KPIs help UX designers to get stakeholder buy-in (and budget)
As a UX designer, you know the value of UX design. But, without concrete, objective data, it can be difficult to get buy-in from decision-makers or secure the budget you need to move forward with UX initiatives. Tracking KPIs and showing how your UX work ties in with specific business goals should make it easier to demonstrate the value of UX and put forward a strong case for your needs as a team.
They allow you to quantify the value you bring to the organisation
In addition to getting stakeholder buy-in, being able to tie your UX work to measurable value is important for your own career.
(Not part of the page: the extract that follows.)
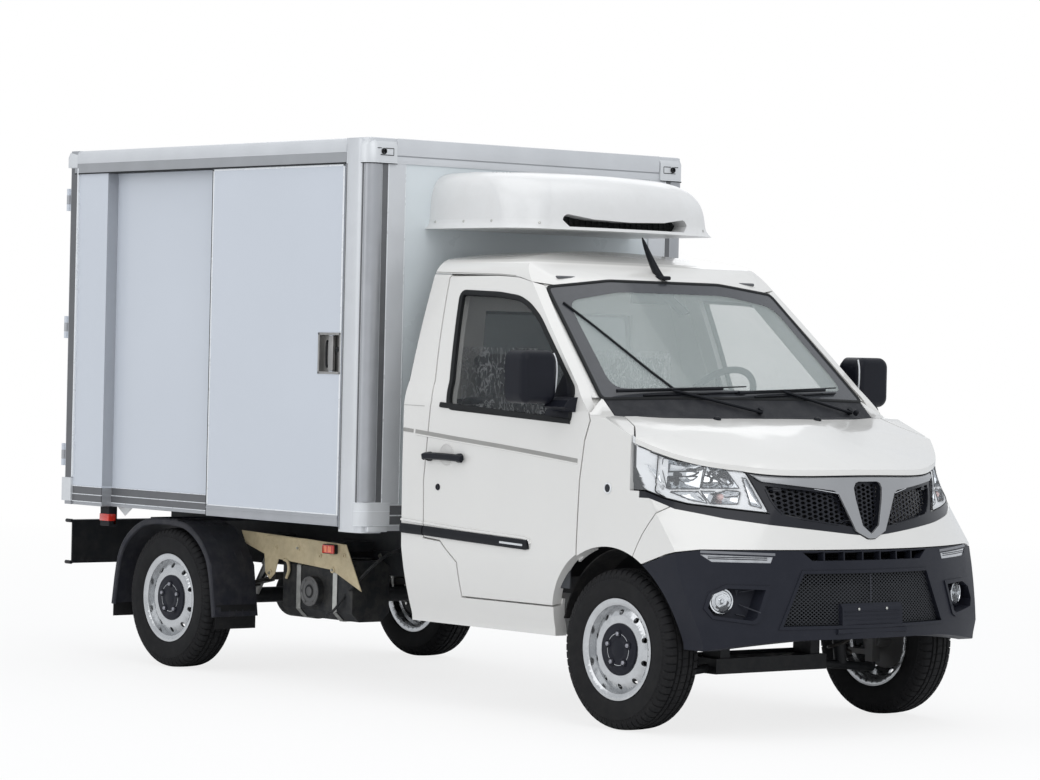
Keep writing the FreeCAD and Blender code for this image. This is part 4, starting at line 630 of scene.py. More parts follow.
primer_coat = coat("primer_coat", (0.56, 0.47, 0.3), 0.55, vary=0.1, patch=9, relief=(0.25, 200),
                   dust=(0.3, 0.22, 0.12, 0.5))
HANGER_FACE = 0.5302
HOOK_LINE = ((-2.46, 0.505), (-2.43, 0.5), (-2.42, 0.46), (-2.44, 0.425))
# The hangers' bosses; the first three carry bolts.
BOSSES = ((-2.565, 0.44, 0.017), (-2.36, 0.56, 0.014), (-2.11, 0.48, 0.014), (-2.52, 0.555, 0.01),
          (-2.03, 0.545, 0.01), (-2.2, 0.535, 0.01))
finished("spring_hangers", primer_coat, 0.0018)
for side, label in SIDES:
    weld = bmesh.new()
    rim = [from_axle(ahead, side * 0.5305, up) for ahead, up in ((-2.6, 0.602), (-2.3, 0.6), (-2.03, 0.59))]
    tube_in(weld, resampled(rim, 0.02), 0.004)
    for ahead, up, size in BOSSES:
        turned_into(weld, ((size * 0.45, 0), (size, 0), (size, 0.003), (size * 0.45, 0.003)),
                    from_axle(ahead, side * HANGER_FACE, up), (0, side, 0), 24, closed=True)
    placed(label + "_hanger_bosses", weld, primer_coat)
    hex_heads(label + "_hanger_bolts", [from_axle(ahead, side * HANGER_FACE, up)
                                        for ahead, up, size in BOSSES[:3]], (0, side, 0), 0.009, 0.01)
    hook = [from_axle(ahead, side * 0.532, up) for ahead, up in HOOK_LINE]
    hanger_hook = tube_in(bmesh.new(), resampled(rounded(hook), 0.01), 0.007)
    placed(label + "_hanger_hook", hanger_hook, primer_coat)

guard_black = coat("guard_black", (0.022, 0.023, 0.03), 0.45, vary=0.15, relief=(0.3, 420),
                   dust=(0.12, 0.115, 0.11, 0.25))
finished("rear_mudguards", guard_black, 0.0015)
GUARD_LINE = ((-0.423, 0.256), (-0.389, 0.47), (-0.328, 0.56), (-0.228, 0.626), (-0.129, 0.653),
              (0.09, 0.653), (0.189, 0.626), (0.283, 0.559), (0.342, 0.47), (0.377, 0.249))
LIP_SECTION = ((0.006, -0.02), (0.0, -0.022), (-0.006, -0.018), (-0.007, 0.0), (-0.003, 0.006), (0.03, 0.006),
               (0.03, 0.002), (0.006, 0.0))
GUARD_OUT, GUARD_IN = 0.775, 0.56
for side, label in SIDES:
    lips = bmesh.new()
    line = resampled(rounded([Vector((REAR_AXLE + ahead, side * 0.778, up)) for ahead, up in GUARD_LINE], 2),
                     0.02)
    hub = Vector((REAR_AXLE, side * 0.778, 0.3))
    outwards = [(p - hub).normalized() for p in line]
    swept_in(lips, line, outwards, [(side * across, up) for across, up in LIP_SECTION])
    for groove in (0.7, 0.665, 0.63, 0.595):
        swept_in(lips, [Vector((p.x, side * groove, p.z)) for p in line], outwards,
                 raised(0.004, 0, 0.003, 0.004))
    placed(label + "_guard_lip", lips, guard_black)
    flap = bmesh.new()
    side_box(flap, side, (REAR_AXLE + 0.372, REAR_AXLE + 0.3765), (GUARD_IN, GUARD_OUT), (0.195, 0.3))
    side_box(flap, side, (REAR_AXLE - 0.4235, REAR_AXLE - 0.4195), (GUARD_IN, GUARD_OUT), (0.2, 0.3))
    placed(label + "_mud_flaps", flap, tyre_rubber)
liner_black = coat("liner_black", (0.014, 0.014, 0.015), 0.75, vary=0.2, relief=(0.8, 260),
                   dust=(0.12, 0.11, 0.1, 0.3))
finished("front_arch_liners", liner_black, 0.001)

finished("rear_underrun_beam", black_frame_paint, 0.0025)
for side, label in SIDES:
    ends = bmesh.new()
    for up in (0.414, 0.606):
        tube_in(ends, [(-2.262, side * 0.712, up), (-2.218, side * 0.712, up)], 0.0085, 16)
    placed(label + "_beam_end_beads", ends, black_frame_paint)
blank = bmesh.new()
box_in(blank, (-2.2655, -0.235, 0.47), (-2.264, 0.235, 0.56), 0.0005)
box_in(blank, (-2.264, -0.1, 0.5), (-2.215, -0.08, 0.53), 0.001)
box_in(blank, (-2.264, 0.08, 0.5), (-2.215, 0.1, 0.53), 0.001)
plate_white = coat("plate_white", (0.75, 0.76, 0.76), 0.3, vary=0.04, relief=(0.1, 90))
placed("blank_rear_plate", blank, plate_white)

red_lens = coat("red_lens", (0.62, 0.035, 0.02), 0.14, vary=0.1, patch=50, relief=(0.5, 240), clear=1.0)
amber_lens = coat("amber_lens", (0.85, 0.26, 0.03), 0.14, vary=0.08, patch=50, relief=(0.5, 240), clear=1.0)
clear_lens = coat("clear_lens", (0.72, 0.74, 0.76), 0.12, vary=0.06, patch=50, relief=(0.6, 260), clear=1.0)
lens_orange = coat("lens_orange", (1.0, 0.22, 0.08), 0.12, vary=0.08, patch=60, relief=(0.6, 300), clear=1.0)
lamp_case = coat("lamp_case", (0.016, 0.016, 0.018), 0.5, vary=0.1)
finished("rear_lamps_and_markers", lamp_case, 0.003)
LENS_BACK, LENS_HIGH = -2.258, (0.466, 0.554)
for side, label in SIDES:
    faces = bmesh.new()
    side_box(faces, side, (FRONT_AXLE - 3.456, FRONT_AXLE - 3.42), (0.77, 0.7865), (0.612, 0.648), 0.002)
    for ahead in (FRONT_AXLE - 2.128, FRONT_AXLE - 2.098):
        side_box(faces, side, (ahead - 0.011, ahead + 0.011), (0.556, 0.5605), (0.557, 0.583), 0.0015)
    reds = bmesh.new()
    side_box(reds, side, (FRONT_AXLE - 3.493, FRONT_AXLE - 3.419), (0.7745, 0.8135), (0.628, 0.66), 0.002)
    side_box(reds, side, (FRONT_AXLE - 2.151, FRONT_AXLE - 2.07), (0.553, 0.5592), (0.552, 0.588), 0.002)
    side_box(reds, side, (-2.2674, LENS_BACK), (0.606, 0.679), LENS_HIGH, 0.003)
    placed(label + "_red_lenses", reds, red_lens)
    placed(label + "_marker_prisms", faces, lens_orange)
    turning = side_box(bmesh.new(), side, (-2.267, LENS_BACK), (0.5, 0.56), LENS_HIGH, 0.003)
    placed(label + "_indicator_lens", turning, amber_lens)
    reversing = side_box(bmesh.new(), side, (-2.2672, LENS_BACK), (0.565, 0.6), LENS_HIGH, 0.003)
    placed(label + "_reversing_lens", reversing, clear_lens)
    surround = bmesh.new()
    for reach in ((0.499, 0.5605), (0.5645, 0.6015), (0.6055, 0.68)):
        side_box(surround, side, (-2.2645, -2.261), reach, (0.461, 0.559))
    placed(label + "_lamp_frame", surround, guard_black)
brackets = bmesh.new()
for side in (-1, 1):
    corners = [from_axle(ahead, side * 0.765, up) for ahead, up in ((-3.42, 0.694), (-3.3, 0.694),
                                                                    (-3.36, 0.655))]
    low = [brackets.verts.new(p) for p in corners]
    high = [brackets.verts.new(p + Vector((0, side * -0.004, 0))) for p in corners]
    brackets.faces.new(low)
    brackets.faces.new(high)
    joined(brackets, (low, high))
placed("guard_gussets", brackets, plate_white)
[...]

If you can show, through KPIs, that you’ve contributed to an overall improvement in the user experience—and therefore to the achievement of business goals—you can advocate for yourself in performance reviews and job interviews alike.
KPIs enable you to keep a health check on your product’s UX
If you keep track of certain KPIs on a regular basis, you’ll get ongoing insight into how your product is performing. You’ll spot problem areas and pain-points quickly, allowing you to make improvements continuously and reactively. This is much better for the overall ‘health’ of your product’s UX compared to, say, waiting til the end of the year to conduct a major UX audit.
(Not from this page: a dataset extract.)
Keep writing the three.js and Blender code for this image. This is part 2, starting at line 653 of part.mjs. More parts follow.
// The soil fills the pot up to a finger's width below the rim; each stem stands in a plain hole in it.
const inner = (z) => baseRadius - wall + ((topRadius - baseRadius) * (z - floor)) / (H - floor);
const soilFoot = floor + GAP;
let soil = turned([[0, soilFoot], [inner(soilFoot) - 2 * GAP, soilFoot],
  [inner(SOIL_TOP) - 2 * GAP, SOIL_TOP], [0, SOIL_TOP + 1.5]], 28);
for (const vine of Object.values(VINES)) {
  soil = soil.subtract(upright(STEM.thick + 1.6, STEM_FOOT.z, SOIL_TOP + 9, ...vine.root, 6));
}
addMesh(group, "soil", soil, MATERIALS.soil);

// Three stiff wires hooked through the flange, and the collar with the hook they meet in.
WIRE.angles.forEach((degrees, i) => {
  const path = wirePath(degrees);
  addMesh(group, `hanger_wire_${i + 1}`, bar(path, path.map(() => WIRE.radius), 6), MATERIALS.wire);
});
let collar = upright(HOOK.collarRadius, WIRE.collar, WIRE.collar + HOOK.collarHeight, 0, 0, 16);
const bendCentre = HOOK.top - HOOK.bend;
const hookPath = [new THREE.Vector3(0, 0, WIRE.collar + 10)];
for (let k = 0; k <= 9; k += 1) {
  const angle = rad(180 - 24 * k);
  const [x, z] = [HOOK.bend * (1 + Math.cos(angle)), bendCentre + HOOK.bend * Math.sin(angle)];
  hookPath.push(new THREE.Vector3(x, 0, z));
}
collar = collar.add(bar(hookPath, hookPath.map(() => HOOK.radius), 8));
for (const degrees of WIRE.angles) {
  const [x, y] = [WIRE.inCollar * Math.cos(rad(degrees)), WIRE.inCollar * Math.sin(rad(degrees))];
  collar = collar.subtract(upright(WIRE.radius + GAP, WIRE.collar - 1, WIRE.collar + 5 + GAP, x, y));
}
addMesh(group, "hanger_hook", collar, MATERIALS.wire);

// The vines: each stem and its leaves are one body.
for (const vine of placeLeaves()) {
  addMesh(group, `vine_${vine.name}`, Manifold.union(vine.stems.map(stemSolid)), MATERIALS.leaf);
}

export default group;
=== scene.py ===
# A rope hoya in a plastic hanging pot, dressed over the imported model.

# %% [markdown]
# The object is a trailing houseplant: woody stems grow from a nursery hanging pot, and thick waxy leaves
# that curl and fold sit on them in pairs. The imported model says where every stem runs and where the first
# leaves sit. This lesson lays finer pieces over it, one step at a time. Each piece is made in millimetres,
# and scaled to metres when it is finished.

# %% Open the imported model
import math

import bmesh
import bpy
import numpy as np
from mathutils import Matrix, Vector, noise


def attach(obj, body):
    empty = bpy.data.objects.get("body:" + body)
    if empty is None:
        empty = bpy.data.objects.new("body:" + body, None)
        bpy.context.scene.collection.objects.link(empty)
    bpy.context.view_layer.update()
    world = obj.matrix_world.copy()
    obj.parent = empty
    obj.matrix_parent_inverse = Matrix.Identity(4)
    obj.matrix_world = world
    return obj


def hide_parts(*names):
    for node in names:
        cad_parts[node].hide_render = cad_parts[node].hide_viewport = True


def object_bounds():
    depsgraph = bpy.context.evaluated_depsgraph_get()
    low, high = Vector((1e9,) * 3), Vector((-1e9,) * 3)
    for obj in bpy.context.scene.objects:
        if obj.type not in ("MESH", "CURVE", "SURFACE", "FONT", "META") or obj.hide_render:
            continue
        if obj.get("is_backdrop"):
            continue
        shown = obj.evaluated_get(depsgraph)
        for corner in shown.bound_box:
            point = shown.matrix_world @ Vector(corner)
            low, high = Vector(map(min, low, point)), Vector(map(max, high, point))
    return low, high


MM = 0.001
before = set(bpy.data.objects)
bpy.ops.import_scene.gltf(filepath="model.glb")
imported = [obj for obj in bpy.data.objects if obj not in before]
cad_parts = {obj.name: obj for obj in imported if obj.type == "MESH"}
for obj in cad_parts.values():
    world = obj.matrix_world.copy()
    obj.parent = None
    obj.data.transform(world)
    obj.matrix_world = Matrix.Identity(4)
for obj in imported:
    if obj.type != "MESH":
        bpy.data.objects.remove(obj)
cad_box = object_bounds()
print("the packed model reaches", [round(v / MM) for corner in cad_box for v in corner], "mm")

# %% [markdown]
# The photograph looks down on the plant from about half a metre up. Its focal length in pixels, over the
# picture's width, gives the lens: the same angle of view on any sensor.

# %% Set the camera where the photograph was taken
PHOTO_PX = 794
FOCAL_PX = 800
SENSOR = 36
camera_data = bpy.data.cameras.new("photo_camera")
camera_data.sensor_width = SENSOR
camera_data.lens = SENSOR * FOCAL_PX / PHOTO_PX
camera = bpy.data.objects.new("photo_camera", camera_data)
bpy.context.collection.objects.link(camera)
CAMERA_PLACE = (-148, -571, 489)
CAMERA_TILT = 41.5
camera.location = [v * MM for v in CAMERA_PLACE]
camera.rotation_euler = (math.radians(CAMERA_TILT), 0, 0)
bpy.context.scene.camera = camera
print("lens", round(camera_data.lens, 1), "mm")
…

Tracking KPIs will improve your UX strategy
Ongoing performance measurement doesn’t only allow you to promptly address issues. It also gives you an overview of your UX progress over time, which in turn helps you to evaluate the effectiveness of your overarching UX strategy. You can look back over the last six or twelve months and assess whether or not things are moving in the right strategic direction. You can learn more about UX strategy (and how to define one) in this guide.
KPIs are a key step towards UX maturity
UX maturity describes how committed an organisation is to UX design. Companies with higher levels of UX maturity tend to allocate sufficient resources to UX initiatives, use data to drive design decisions, and are generally prone to putting the customer/end user first. The more ‘mature’ a company is in their adoption of UX, the better equipped they are to provide excellent user experiences (and reap the business benefits). Starting to identify, track, and act upon design KPIs and data will move you closer to the higher echelons of UX maturity—which is good news for you, your team, your end users, and the business.
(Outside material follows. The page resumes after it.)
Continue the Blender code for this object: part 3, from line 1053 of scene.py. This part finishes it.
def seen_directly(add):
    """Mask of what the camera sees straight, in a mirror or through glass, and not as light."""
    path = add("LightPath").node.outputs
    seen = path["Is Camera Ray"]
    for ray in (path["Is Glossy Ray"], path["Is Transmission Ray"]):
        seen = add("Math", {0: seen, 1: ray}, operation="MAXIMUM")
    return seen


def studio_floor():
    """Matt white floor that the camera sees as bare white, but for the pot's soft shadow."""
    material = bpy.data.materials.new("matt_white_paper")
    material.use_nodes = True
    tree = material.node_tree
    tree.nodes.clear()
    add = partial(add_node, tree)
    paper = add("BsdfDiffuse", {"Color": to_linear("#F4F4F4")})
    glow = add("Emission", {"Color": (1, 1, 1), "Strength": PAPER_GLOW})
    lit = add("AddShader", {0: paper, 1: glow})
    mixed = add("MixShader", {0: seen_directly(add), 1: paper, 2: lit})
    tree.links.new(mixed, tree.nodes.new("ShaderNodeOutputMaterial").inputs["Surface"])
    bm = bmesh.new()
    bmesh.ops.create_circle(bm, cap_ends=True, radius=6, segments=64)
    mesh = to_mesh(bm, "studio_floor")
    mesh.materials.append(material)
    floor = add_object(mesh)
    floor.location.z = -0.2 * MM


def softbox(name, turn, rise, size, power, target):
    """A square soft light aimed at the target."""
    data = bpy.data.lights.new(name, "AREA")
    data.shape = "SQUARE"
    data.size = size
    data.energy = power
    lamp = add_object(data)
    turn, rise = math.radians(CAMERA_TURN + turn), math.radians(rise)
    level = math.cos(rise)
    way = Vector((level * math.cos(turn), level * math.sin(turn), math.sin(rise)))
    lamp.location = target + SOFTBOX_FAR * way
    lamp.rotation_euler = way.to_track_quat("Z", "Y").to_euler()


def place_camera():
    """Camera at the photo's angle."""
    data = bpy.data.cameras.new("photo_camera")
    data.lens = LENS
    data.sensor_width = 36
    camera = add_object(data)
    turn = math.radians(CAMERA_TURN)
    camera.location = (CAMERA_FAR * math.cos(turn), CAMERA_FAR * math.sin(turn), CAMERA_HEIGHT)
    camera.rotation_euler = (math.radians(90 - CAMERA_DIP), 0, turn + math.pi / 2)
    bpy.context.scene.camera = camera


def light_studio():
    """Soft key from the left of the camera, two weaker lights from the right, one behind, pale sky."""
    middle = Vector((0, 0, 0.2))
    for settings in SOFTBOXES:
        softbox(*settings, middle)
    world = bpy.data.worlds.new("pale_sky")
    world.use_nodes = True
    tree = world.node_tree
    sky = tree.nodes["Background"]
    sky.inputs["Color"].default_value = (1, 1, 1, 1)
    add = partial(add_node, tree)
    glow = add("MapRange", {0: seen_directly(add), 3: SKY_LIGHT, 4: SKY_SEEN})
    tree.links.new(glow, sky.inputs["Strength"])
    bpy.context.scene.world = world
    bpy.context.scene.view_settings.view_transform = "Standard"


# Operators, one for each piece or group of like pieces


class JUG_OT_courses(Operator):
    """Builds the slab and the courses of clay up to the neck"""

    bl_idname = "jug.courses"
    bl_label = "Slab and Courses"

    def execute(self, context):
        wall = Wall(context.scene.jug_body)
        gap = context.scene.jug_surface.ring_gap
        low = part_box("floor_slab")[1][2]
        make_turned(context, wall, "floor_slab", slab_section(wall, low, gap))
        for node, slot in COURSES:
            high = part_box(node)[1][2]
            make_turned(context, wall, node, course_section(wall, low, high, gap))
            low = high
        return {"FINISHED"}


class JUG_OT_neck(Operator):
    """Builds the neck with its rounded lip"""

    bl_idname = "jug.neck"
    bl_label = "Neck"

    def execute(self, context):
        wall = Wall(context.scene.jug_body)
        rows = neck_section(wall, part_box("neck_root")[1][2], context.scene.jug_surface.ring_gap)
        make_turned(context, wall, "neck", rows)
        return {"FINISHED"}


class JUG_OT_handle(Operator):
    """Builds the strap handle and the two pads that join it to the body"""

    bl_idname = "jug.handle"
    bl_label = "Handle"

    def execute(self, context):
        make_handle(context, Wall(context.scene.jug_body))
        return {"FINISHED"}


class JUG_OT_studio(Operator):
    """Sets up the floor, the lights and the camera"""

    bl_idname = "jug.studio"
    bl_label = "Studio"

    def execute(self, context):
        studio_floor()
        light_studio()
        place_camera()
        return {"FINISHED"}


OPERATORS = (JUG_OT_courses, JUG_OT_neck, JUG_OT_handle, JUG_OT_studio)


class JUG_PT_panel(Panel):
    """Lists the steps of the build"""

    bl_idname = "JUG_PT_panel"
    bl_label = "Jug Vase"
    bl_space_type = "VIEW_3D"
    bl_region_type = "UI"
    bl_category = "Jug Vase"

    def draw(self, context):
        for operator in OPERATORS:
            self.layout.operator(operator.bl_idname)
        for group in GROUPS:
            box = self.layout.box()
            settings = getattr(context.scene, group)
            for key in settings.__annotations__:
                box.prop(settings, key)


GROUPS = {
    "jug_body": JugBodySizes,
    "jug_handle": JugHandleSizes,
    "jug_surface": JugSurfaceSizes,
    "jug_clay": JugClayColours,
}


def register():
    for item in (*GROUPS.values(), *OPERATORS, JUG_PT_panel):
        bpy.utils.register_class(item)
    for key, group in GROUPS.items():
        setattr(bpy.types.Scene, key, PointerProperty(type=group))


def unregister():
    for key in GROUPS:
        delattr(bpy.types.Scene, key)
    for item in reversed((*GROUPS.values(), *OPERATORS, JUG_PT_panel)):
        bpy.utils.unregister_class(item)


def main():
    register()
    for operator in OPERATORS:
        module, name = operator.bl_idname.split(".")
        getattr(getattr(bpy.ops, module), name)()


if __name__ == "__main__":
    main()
How to use KPIs for better UX
We now know what KPIs are and why they’re so important for UX design. So where do you begin? Here’s how to get started with tracking KPIs for better UX.
1. Identify the most meaningful UX KPIs for your product
There are lots of KPIs you could use to measure and track UX, but not all of them will tell a meaningful story about your product. Before you decide which UX metrics to track, think first and foremost about how you are defining a good user experience.
To do this, we recommend using Google’s HEART framework.
HEART stands for different aspects of the user experience you might want to measure: Happiness, Engagement, Adoption, Retention, and Task success. Choose which of these elements are most important for your product and then define the KPIs you’ll measure accordingly.
For example, if it’s important that users are able to complete certain tasks quickly, you might focus on the ‘task success’ pillar, tracking KPIs such as time-on-task and user error rate. If the goal of your product is to keep users engaged—for example, an educational app where you want to encourage users to spend at least 15 minutes a day learning via the app—you might focus on the ‘engagement’ pillar, tracking KPIs such as average session length and session frequency.
Source: CleverTap
2. Tie your UX KPIs to business KPIs
Once you’ve determined which UX KPIs you’ll track, connect them to specific business goals.
For example, if you’re measuring user engagement with KPIs such as average session length and session frequency, what does this mean for the business? Perhaps it can directly be related to the customer lifetime value (CLV).
If you’re looking at task success with KPIs such as time-on-task and user error rate, you could equate this to an increase in revenue (through, for example, more successful purchases made possible through good UX).
You may need to collaborate with other teams to understand what business KPIs they’re tracking and how your UX metrics contribute.
3. Always consider the wider context (and remain human-centric)
As you become more data-driven, keep in mind that KPIs alone will rarely tell you the full story. It’s important to consider the context surrounding each KPI and do any necessary digging to uncover the whole picture.
You may look at the KPI ‘task success rate’ and see that an impressive 84% of users were able to complete the given task successfully. However, this doesn’t automatically mean that all of these users had a positive user experience in the process.
Maybe your customer satisfaction rating is miserably low, pointing to an issue that your task success rate KPI isn’t highlighting. This should prompt you to conduct further research and testing—perhaps with a focus on interviews to hear users’ thoughts and feelings about the task in question.
The goal is to use data and KPIs to guide you while bearing in mind that humans are complicated. Don’t necessarily take each individual KPI at face value, and certainly don’t shy away from further investigation.
Using KPIs for better UX: The takeaway
In our increasingly data-driven world, tracking the right KPIs will allow you to refine your UX strategy and gain deeper, ongoing insight into how your end users interact with—and enjoy—your product. And, as a designer, a data-driven approach makes it possible to quantify the value you bring to the business.
As long as you remain human-centric and don’t rely solely on KPIs to drive your design decisions, you can use them as one of many tools to help you achieve better UX.